Pre-Hispanic City and National Park of Palenque (1987)
A prime example of a Mayan sanctuary of the classical period, Palenque was at its height between AD 500 and 700, when its influence extended throughout the basin of the Usumacinta River. The elegance and craftsmanship of the buildings, as well as the lightness of the sculpted reliefs with their Mayan mythological themes, attest to the creative genius of this civilization.
Pre-Hispanic City of Teotihuacan (1987)
The holy city of Teotihuacan ('the place where the gods were created') is situated some 50 km north-east of Mexico City. Built between the 1st and 7th centuries A.D., it is characterized by the vast size of its monuments – in particular, the Temple of Quetzalcoatl and the Pyramids of the Sun and the Moon, laid out on geometric and symbolic principles. As one of the most powerful cultural centres in Mesoamerica, Teotihuacan extended its cultural and artistic influence throu ghout the region, and even beyond.
Pre-Hispanic City of Chichen-Itza (1988)
This sacred site was one of the greatest Mayan centres of the Yucatán peninsula. Throughout its nearly 1,000-year history, different peoples have left their mark on the city. The Maya and Toltec vision of the world and the universe is revealed in their stone monuments and artistic works. The fusion of Mayan construction techniques with new elements from central Mexico make Chichen-Itza one of the most important examples of the Mayan-Toltec civilization in Yucatán. Several buildings have survived, such as the Warriors' Temple, El Castillo and the circular observatory known as El Caracol.
El Tajin, Pre-Hispanic City (1992)
Located in the state of Veracruz, El Tajin was at its height from the early 9th to the early 13th century. It became the most important centre in north-east Mesoamerica after the fall of the Teotihuacan Empire. Its cultural influence extended all along the Gulf and penetrated into the Maya region and the high plateaux of central Mexico. Its architecture, which is unique in Mesoamerica, is characterized by elaborate carved reliefs on the columns and frieze. The 'Pyramid of the Niches', a masterpiece of ancient Mexican and American architecture, reveals the astronomical and symbolic significance of the buildings. El Tajin has survived as an outstanding example of the grandeur and importance of the pre-Hispanic cultures of Mexico.
Rock Paintings of the Sierra de San Francisco (1993)

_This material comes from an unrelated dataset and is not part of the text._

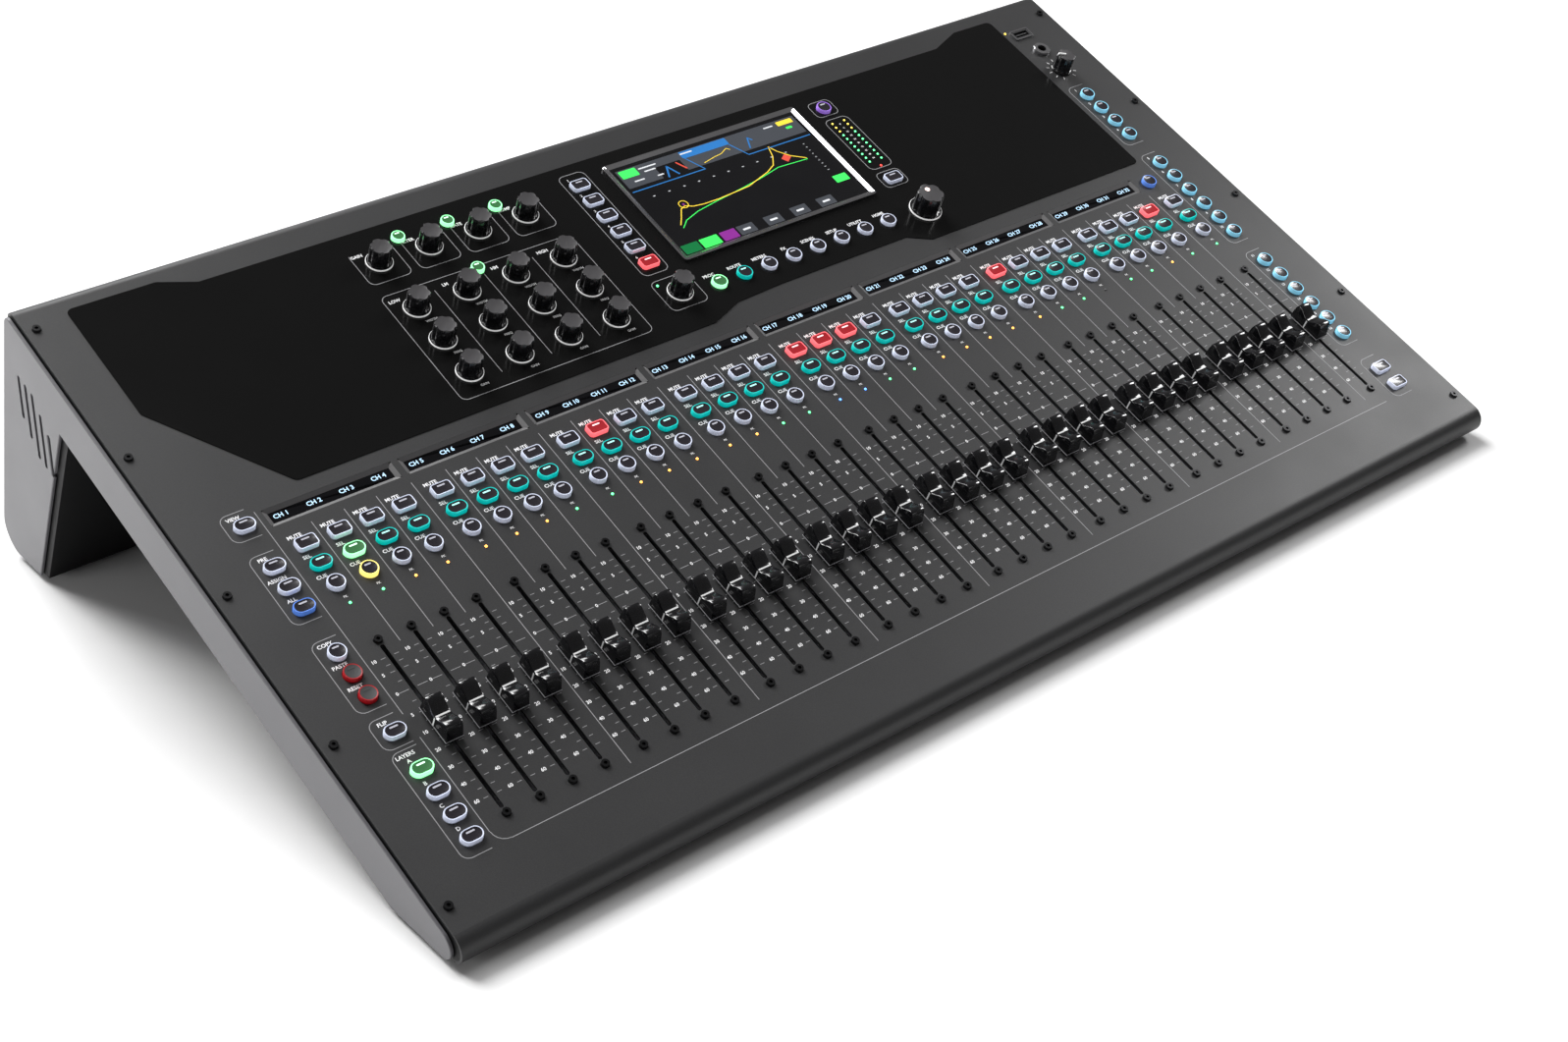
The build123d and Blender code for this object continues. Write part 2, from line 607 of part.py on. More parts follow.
with BuildPart() as mute_keys:
    with BuildSketch(DECK.offset(-KEY_DEPTH)):
        rounded(KEY_LONG, MUTE_PLACES)
    press_out()
save(mute_keys, "mute_keys")

with BuildPart() as select_keys:
    with BuildSketch(DECK.offset(-KEY_DEPTH)):
        oblong(KEY_LONG, SELECT_PLACES)
    press_out()
save(select_keys, "select_keys")

with BuildPart() as cue_keys:
    with BuildSketch(DECK.offset(-KEY_DEPTH)):
        discs(KEY_ROUND, CUE_PLACES)
    press_out()
save(cue_keys, "cue_keys")

with BuildPart() as function_keys:
    with BuildSketch(DECK.offset(-KEY_DEPTH)):
        rounded(KEY_LONG, SQUARE_PLACES)
        oblong(KEY_LONG, OBLONG_PLACES)
        discs(KEY_ROUND, ROUND_PLACES)
        discs(KEY_SMALL, SMALL_PLACES)
    press_out()
save(function_keys, "function_keys")

# ---------------------------------------------------------------- displays
DISPLAY_PLATE = (82.0, 16.0, 1.5)
BEZEL_TOP = 3.0
BEZEL_TAPER = 35.0
GLASS_SIZE = (152.6, 86.4)
GLASS_TOP = 2.5
PANEL_BODY = (149.0, 85.0)
PANEL_DROP = 9.0

with BuildPart() as strip_displays:
    with BuildSketch(DECK.offset(-SHEET)):
        for bank in range(FADER_COUNT // BANK_SIZE):
            with Locations((FADER_X[bank * BANK_SIZE] + 1.5 * FADER_PITCH, WINDOW_Y)):
                Rectangle(DISPLAY_PLATE[0], DISPLAY_PLATE[1])
    extrude(amount=-DISPLAY_PLATE[2])
save(strip_displays, "strip_displays")

SCREEN_PLANE = on(DECK, SCREEN_CENTRE)

with BuildPart() as touchscreen:
    with BuildSketch(SCREEN_PLANE.offset(FASCIA_THICK)):
        RectangleRounded(SCREEN_SIZE[0], SCREEN_SIZE[1], 2.5)
    extrude(amount=BEZEL_TOP - FASCIA_THICK, taper=BEZEL_TAPER)
    stack(SCREEN_PLANE, (GLASS_SIZE[0] + 0.4, GLASS_SIZE[1] + 0.4), 1.2, 0, BEZEL_TOP + 1, Mode.SUBTRACT)
    stack(SCREEN_PLANE, GLASS_SIZE, 1.0, FASCIA_THICK, GLASS_TOP)
    stack(SCREEN_PLANE, PANEL_BODY, 1.0, -PANEL_DROP, FASCIA_THICK + 0.1)
save(touchscreen, "touchscreen")

# ---------------------------------------------------------------- circuit boards
BOARD = 1.6
CONTROL_BOARD_TOP = -12.0
KEY_BOARD_TOP = -8.0
ENCODER_CAN = (12.0, 3.8)
CONTROL_POSTS = [(-320, 130), (-250, 262), (-60, 262), (-60, 128), (240, 128), (210, 262), (300, 262)]
KEY_POSTS = [(FADER_X[BANK_SIZE * bank - 1] + 12.1, SELECT_Y) for bank in (1, 3, 5, 7)]
COLUMN_POSTS = [(-COLUMN_X, 80.0), (-COLUMN_X, -40.5), (COLUMN_X, 122.5), (COLUMN_X, -93.0)]
CHIP_PLACES = [(-60, 165), (0, 170), (60, 160), (120, 172)]
CHIP_SIZE = (24.0, 2.5)
CONTROL_BOARD = (736.0, 158.0)
CONTROL_BOARD_PLACE = (0, 192)
KEY_BOARD = (690.0, 56.0)
KEY_BOARD_PLACE = (0, 57)
LEFT_BOARD = (15.0, 236.0)
LEFT_BOARD_PLACE = (-COLUMN_X, -14)
RIGHT_BOARD = (15.0, 244.0)
RIGHT_BOARD_PLACE = (COLUMN_X, -12)
MAIN_BOARD = (260.0, 76.0)
MAIN_BOARD_PLACE = (30, 166)
MAIN_POSTS = [(-90, 135), (-90, 197), (150, 135), (150, 197)]
POST_DIAMETER = 5.0
THIN_POST_DIAMETER = 4.0
STANDOFF = 4.0              # main board above the slab's floor
FLOOR_TOP = SHEET - SLAB_DEPTH

with BuildPart() as circuit_boards:
    with BuildSketch(DECK.offset(CONTROL_BOARD_TOP)):
        with Locations(CONTROL_BOARD_PLACE):
            Rectangle(CONTROL_BOARD[0], CONTROL_BOARD[1])
    extrude(amount=-BOARD)
    with BuildSketch(DECK.offset(CONTROL_BOARD_TOP)):
        with Locations(*KNOB_PLACES):
            Rectangle(ENCODER_CAN[0], ENCODER_CAN[0])
    extrude(amount=ENCODER_CAN[1])
    with BuildSketch(DECK.offset(KEY_BOARD_TOP)):
        with Locations(KEY_BOARD_PLACE):
            Rectangle(KEY_BOARD[0], KEY_BOARD[1])
        with Locations(LEFT_BOARD_PLACE):
            Rectangle(LEFT_BOARD[0], LEFT_BOARD[1])
        with Locations(RIGHT_BOARD_PLACE):
            Rectangle(RIGHT_BOARD[0], RIGHT_BOARD[1])
    extrude(amount=-BOARD)
    with BuildSketch(DECK.offset(-SHEET)):
        discs(POST_DIAMETER, CONTROL_POSTS)
    extrude(amount=CONTROL_BOARD_TOP + SHEET)
    with BuildSketch(DECK.offset(-SHEET)):
        discs(THIN_POST_DIAMETER, KEY_POSTS + COLUMN_POSTS)
    extrude(amount=KEY_BOARD_TOP + SHEET)
    with BuildSketch(DECK.offset(FLOOR_TOP + STANDOFF)):
        with Locations(MAIN_BOARD_PLACE):
            Rectangle(MAIN_BOARD[0], MAIN_BOARD[1])
    extrude(amount=BOARD)
    with BuildSketch(DECK.offset(FLOOR_TOP + STANDOFF + BOARD)):
        with Locations(*CHIP_PLACES):
            Rectangle(CHIP_SIZE[0], CHIP_SIZE[0])
    extrude(amount=CHIP_SIZE[1])
    with BuildSketch(DECK.offset(FLOOR_TOP)):
        discs(POST_DIAMETER, MAIN_POSTS)
    extrude(amount=STANDOFF)
save(circuit_boards, "circuit_boards")

# ---------------------------------------------------------------- power supply on the rear panel
SUPPLY_PLACE = (283, 0)
SUPPLY_SIZE = (76.0, 104.0, 32.0)

with BuildPart() as power_supply:
    stack(on(REAR_FACE, SUPPLY_PLACE), SUPPLY_SIZE[:2], 2.0, -SHEET - SUPPLY_SIZE[2], -SHEET)
save(power_supply, "power_supply")
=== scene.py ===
"""Looks of a digital mixing console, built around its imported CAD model."""

import json
from math import cos, pi, radians, sin

import bmesh
import bpy
from mathutils import Matrix, Vector


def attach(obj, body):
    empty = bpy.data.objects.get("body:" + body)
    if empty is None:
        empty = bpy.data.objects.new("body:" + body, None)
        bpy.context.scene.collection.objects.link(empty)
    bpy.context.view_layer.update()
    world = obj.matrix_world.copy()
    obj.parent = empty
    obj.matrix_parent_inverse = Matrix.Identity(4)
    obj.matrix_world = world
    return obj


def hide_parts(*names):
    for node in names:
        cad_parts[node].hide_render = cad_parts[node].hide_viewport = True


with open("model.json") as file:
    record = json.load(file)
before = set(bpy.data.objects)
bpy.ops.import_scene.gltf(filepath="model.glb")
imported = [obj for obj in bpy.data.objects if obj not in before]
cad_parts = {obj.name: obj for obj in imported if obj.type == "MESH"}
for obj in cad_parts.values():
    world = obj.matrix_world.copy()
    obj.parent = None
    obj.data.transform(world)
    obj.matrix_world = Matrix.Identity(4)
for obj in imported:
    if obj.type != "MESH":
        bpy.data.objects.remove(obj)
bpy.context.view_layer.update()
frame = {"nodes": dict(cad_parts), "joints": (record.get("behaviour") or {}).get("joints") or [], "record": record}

bl_info = {
    "name": "Mixing Console",
    "version": (1, 0, 0),
    "blender": (4, 5, 0),
    "location": "View3D > Sidebar > Console",
    "description": "Finishes, keys, knobs, displays and printing of a mixing console",
    "category": "Object",
}

# ---------------------------------------------------------------- places on the sloping deck
MM = 0.001
JOINTS = {joint["name"]: joint for joint in frame["joints"]}
BODY = "console"
UP = Vector(JOINTS["fader_slide_01"]["axis"])
OUT = Vector(JOINTS["main_encoder_turn"]["axis"])
ACROSS = UP.cross(OUT)
DECK_TURN = Matrix((ACROSS, UP, OUT)).transposed().to_4x4()
ENCODER_PLACE = (163.6, 138.2)
DECK_ORIGIN = Vector(JOINTS["main_encoder_turn"]["pos_m"]) - (
    ACROSS * ENCODER_PLACE[0] + UP * ENCODER_PLACE[1]
) * MM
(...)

From c. 100 B.C. to A.D. 1300, the Sierra de San Francisco (in the El Vizcaino reserve, in Baja California) was home to a people who have now disappeared but who left one of the most outstanding collections of rock paintings in the world. They are remarkably well-preserved because of the dry climate and the inaccessibility of the site. Showing human figures and many animal species and illustrating the relationship between humans and their environment, the paintings reveal a highly sophisticated culture. Their composition and size, as well as the precision of the outlines and the variety of colours, but especially the number of sites, make this an impressive testimony to a unique artistic tradition.

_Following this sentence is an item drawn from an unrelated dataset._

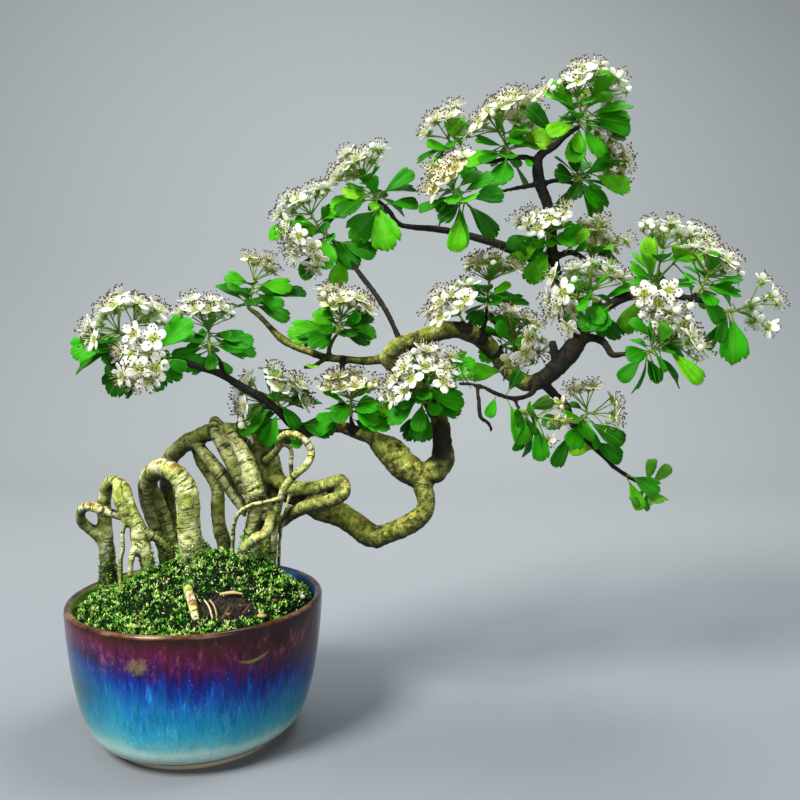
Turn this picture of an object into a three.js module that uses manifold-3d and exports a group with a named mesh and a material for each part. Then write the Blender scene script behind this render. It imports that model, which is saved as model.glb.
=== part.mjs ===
// Flowering hawthorn bonsai with exposed roots, in its glazed bowl.
// Millimetres, +Z up. While it is being built, zero is the middle of the bowl's foot on the table.
// The finished group is then moved so that zero is the middle of the bottom of the whole plant's box.
// The plant leans to +X, and -Y is its front.
import * as THREE from "three";
import { mergeVertices } from "three/addons/utils/BufferGeometryUtils.js";
import Module from "manifold-3d";

const wasm = await Module();
wasm.setup();

// Gap between pieces that touch
const GAP = 0.35;

// Slivers thinner than this are smoothed out of the joined solids
const SLIVER = 0.06;

// Volume of overlap that counts as a touch, in cubic millimetres
const TOUCH = 0.02;

// Bowl
const RIM_RADIUS = 78;
const FOOT_RADIUS = 52;
const BOWL_HEIGHT = 87;
const WALL = 5.5;
const FLOOR_TOP = 11;
const FOOT_RECESS = 4;
const DRAIN_RADIUS = 6;
const BOWL_SIDES = 20;

// Net over the drain hole
const NET_RADIUS = 10;
const NET_THICK = 1;
const NET_HOLE = 4;
const NET_PITCH = 6;

// Soil and moss: a mound that is highest in front of the middle and falls to its edge inside the rim
const MOUND_EDGE = 82;
const MOUND_RISE = 34;
const MOUND_MIDDLE = { x: 18, y: -14 };
const MOUND_WIDTH = 66;
const MOUND_DEPTH = 30;
const MOUND_RADIUS = 72;
const SOIL_SIDES = 12;
const MOSS_THICK = 4.5;
const MOSS_LUMP = 2.2;
const MOSS_SEED = 77;
const BARE_PATCH = { x: 30, y: -44, radius: 14 };

// Bark: how far a limb may stray from its route, in all and for each millimetre of its radius
const ROUTE_SLACK = 1.2;
const ROUTE_SLACK_THICK = 0.15;

// Leaves: the half ratio is half a leaf's greatest width for each millimetre of its length. The cup lifts its
// sides and the droop lowers its tip.
const SHOOT_LENGTH = 7;
const SHOOT_RADIUS = 1.1;
const LEAF_LENGTH = 23;
const LEAF_HALF_RATIO = 0.27;
const LEAF_THICK = 0.9;
const LEAF_CUP = 0.18;
const LEAF_DROOP = 0.14;

// Flowers: stalks of about one length fan out from each fork into a dome
const FLOWER_RADIUS = 6.6;
const STALK_REACH = 13;
const STALK_RADIUS = 0.95;
const CUP_RADIUS = 1.25;
const STALK_SUNK = 1.2;
const KNOT_RADIUS = 2.6;
const HEAD_SPREAD = 0.5;
const HEAD_SPREAD_EACH = 0.07;
const GOLDEN_ANGLE = Math.PI * (3 - Math.sqrt(5));

// Room kept between sprays, from bark, and among the flowers and leaves of one spray
const CELL_GAP = 0.8;
const WOOD_ROOM = 1.5;
const ENOUGH_ROOM = 2.8;
const SPRAY_SEED = 4100;
const SEED_STEP = 7919;

// Bark routes: [x, y, z, radius] along each root and branch, from where it starts to its tip
const ROOTS = {
  archLeft: [[-60, 11, 70, 5.5], [-61, 12, 80, 5.8], [-61, 12, 95, 5.5], [-61, 11, 113, 4.8],
    [-62, 11, 131, 4.5], [-61, 9, 146, 4.1], [-55, 4, 157, 3.8], [-45, -2, 154, 4.1], [-40, -5, 142, 4],
    [-35, -7, 131, 4.9], [-33, -8, 121, 5.6], [-29, -9, 111, 4.3], [-27, -9, 90, 3.2], [-26, -3, 70, 3]],
  loopLeft: [[-43, -6, 136, 2.5], [-56, -8, 141, 3.1], [-66, -6, 143, 3.1], [-73, 0, 137, 3.1],
    [-73, 6, 129, 3.5], [-66, 9, 122, 3.8], [-61, 11, 111, 3.2]],
  strandLeft: [[-49, -3, 157, 1.9], [-47, -9, 148, 2.2], [-42, -10, 137, 1.8], [-43, -10, 127, 1.5],
    [-43, -11, 116, 1.5], [-44, -12, 110, 1.5], [-44, -12, 91, 1.5]],
  sideLeft: [[-33, -6, 130, 2.8], [-27, -3, 124, 2.5], [-21, 2, 116, 2.5], [-17, 4, 108, 2.2],
    [-15, 4, 86, 1.9]],
  toeLeft: [[-33, -9, 120, 2.8], [-36, -14, 115, 2.1], [-38, -16, 92, 1.5]],
  archBig: [[-20, 2, 67, 4.6], [-24, 20, 83, 4.6], [-27, 20, 112, 4.9], [-32, 18, 128, 5.2],
    [-34, 12, 144, 5.8], [-31, 4, 158, 6], [-21, -6, 167, 5.9], [-10, -12, 165, 6.1], [-3, -14, 156, 6.7],
    [-1, -15, 146, 6.7], [-1, -15, 133, 7], [0, -15, 121, 7.6], [0, -14, 92, 7], [0, 3, 69, 6]],
  innerBig: [[-30, 8, 155, 2.9], [-27, 14, 143, 2.9], [-23, 17, 128, 2.6], [-20, 17, 112, 2.6],
    [-18, 16, 82, 2.3]],
  toeBig: [[1, -14, 124, 3.1], [6, -6, 117, 2.5], [10, -4, 108, 2.2], [12, -4, 89, 1.9]],
  surfaceRoot: [[-1, -16, 115, 3.6], [1, -27, 104, 3], [4, -37, 100, 2.9], [9, -46, 94, 2.7],
    [13, -54, 87, 2.1]],
  backRise: [[-22, 34, 77, 4.1], [-23, 34, 109, 4.4], [-26, 32, 126, 4.7], [-26, 26, 148, 4.9],
    [-22, 16, 167, 5.2], [-12, 9, 178, 5.4], [-2, 6, 184, 5.4], [8, 5, 188, 5.4], [18, 8, 188, 5.7]],
  frontStrand: [[14, 10, 191, 2.9], [12, 0, 196, 3.1], [13, -6, 190, 3.1], [17, -9, 182, 2.8],
    [21, -10, 173, 2.4], [26, -9, 162, 2.1], [31, -5, 151, 1.9]],
  mainRoot: [[16, 4, 190, 5.7], [23, -2, 183, 6.2], [29, -5, 175, 6.5], [34, -7, 164, 6.8],
    [38, -8, 152, 6.5], [39, -8, 141, 6.2], [37, -8, 129, 5.6], [35, -8, 116, 5.6], [34, -7, 90, 5],
    [33, -2, 72, 5]],
  slantRoot: [[-1, 6, 180, 3.2], [4, 2, 176, 3.8], [10, 0, 169, 4.4], [18, 0, 159, 4.4], [24, 2, 148, 4.1],
    [32, 2, 136, 3.1]],
  backRoot: [[-10, 10, 179, 2.8], [-6, 18, 177, 2.6], [-2, 18, 167, 2.9], [4, 18, 158, 3.2],
    [9, 18, 149, 4.2], [9, 18, 137, 4.6], [10, 18, 125, 4.6], [13, 18, 112, 4.9], [14, 18, 84, 4.6],
    [14, 9, 70, 4.6]],
  crossStrand: [[55, -9, 150, 1.5], [53, -13, 149, 1.5], [46, -17, 148, 1.5], [37, -19, 146, 1.5],
    [31, -18, 142, 1.5], [27, -15, 135, 1.5], [25, -12, 123, 1.5], [24, -10, 90, 1.5]],
  curlRoot: [[40, 4, 148, 2.5], [46, -6, 143, 2.8], [48, -12, 136, 3.1], [46, -16, 129, 3.3],
    [39, -18, 125, 3.3], [33, -19, 119, 3], [30, -19, 93, 2.4]],
  hoopOuter: [[42, 6, 169, 2.8], [51, 0, 178, 2.5], [54, -4, 186, 2.5], [62, -6, 188, 2.5],
    [70, -6, 183, 2.5], [73, -6, 176, 2.5], [70, -8, 169, 2.5], [63, -10, 163, 2.4], [57, -10, 156, 2.5],
    [54, -9, 148, 2.5], [51, -6, 136, 2.5], [49, -4, 123, 2.5], [46, -2, 88, 2.2]],
  hoopInner: [[53, -1, 182, 1.2], [59, 2, 178, 1.6], [59, 3, 168, 1.6], [59, 4, 159, 1.3],
    [58, 3, 149, 1.3], [55, 2, 137, 1.3], [52, 2, 123, 1.3], [50, 2, 87, 1.3]],
  core: [[17, 8, 189, 5.4], [27, 14, 186, 7.1], [35, 18, 180, 8.1], [40, 20, 170, 8.8], [43, 20, 159, 8.5],
    [46, 18, 149, 7.1], [42, 18, 129, 5.5], [37, 18, 81, 4.6]],
  bentRoot: [[42, 16, 159, 5.8], [53, 10, 154, 5.4], [63, 4, 152, 5.4], [75, -2, 153, 5.3],
    [85, -8, 157, 4.9], [92, -14, 160, 4.3], [94, -18, 154, 3.9], [87, -16, 149, 4.2], [75, -10, 145, 4.3],
    [64, -2, 140, 4.4], [54, 6, 132, 3.8], [45, 12, 120, 3.5], [41, 14, 82, 3.2]],
  rootstock: [[-60, 11, 70, 5.2], [-44, 5, 67, 4.6], [-20, 2, 66, 4.8], [14, 4, 68, 5.4], [33, -2, 72, 5]],
};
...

Pre-Hispanic Town of Uxmal (1996)
The Mayan town of Uxmal, in Yucatán, was founded c. A.D. 700 and had some 25,000 inhabitants. The layout of the buildings, which date from between 700 and 1000, reveals a knowledge of astronomy. The Pyramid of the Soothsayer, as the Spaniards called it, dominates the ceremonial centre, which has well-designed buildings decorated with a profusion of symbolic motifs and sculptures depicting Chaac, the god of rain. The ceremonial sites of Uxmal, Kabah, Labna and Sayil are considered the high points of Mayan art and architecture.
Archeological Zone of Paquimé, Casas Grandes (1998)
Paquimé, Casas Grandes, which reached its apogee in the 14th and 15th centuries, played a key role in trade and cultural contacts between the Pueblo culture of the south-western United States and northern Mexico and the more advanced civilizations of Mesoamerica. The extensive remains, only part of which have been excavated, are clear evidence of the vitality of a culture which was perfectly adapted to its physical and economic environment, but which suddenly vanished at the time of the Spanish Conquest.
Archaeological Monuments Zone of Xochicalco (1999)
Xochicalco is an exceptionally well-preserved example of a fortified political, religious and commercial centre from the troubled period of 650–900 that followed the break-up of the great Mesoamerican states such as Teotihuacan, Monte Albán, Palenque and Tikal.
Ancient Maya City of Calakmul, Campeche (2002)
Calakmul, an important Maya site set deep in the tropical forest of the Tierras Bajas of southern Mexico, played a key role in the history of this region for more than twelve centuries. Its imposing structures and its characteristic overall layout are remarkably well preserved and give a vivid picture of life in an ancient Maya capital.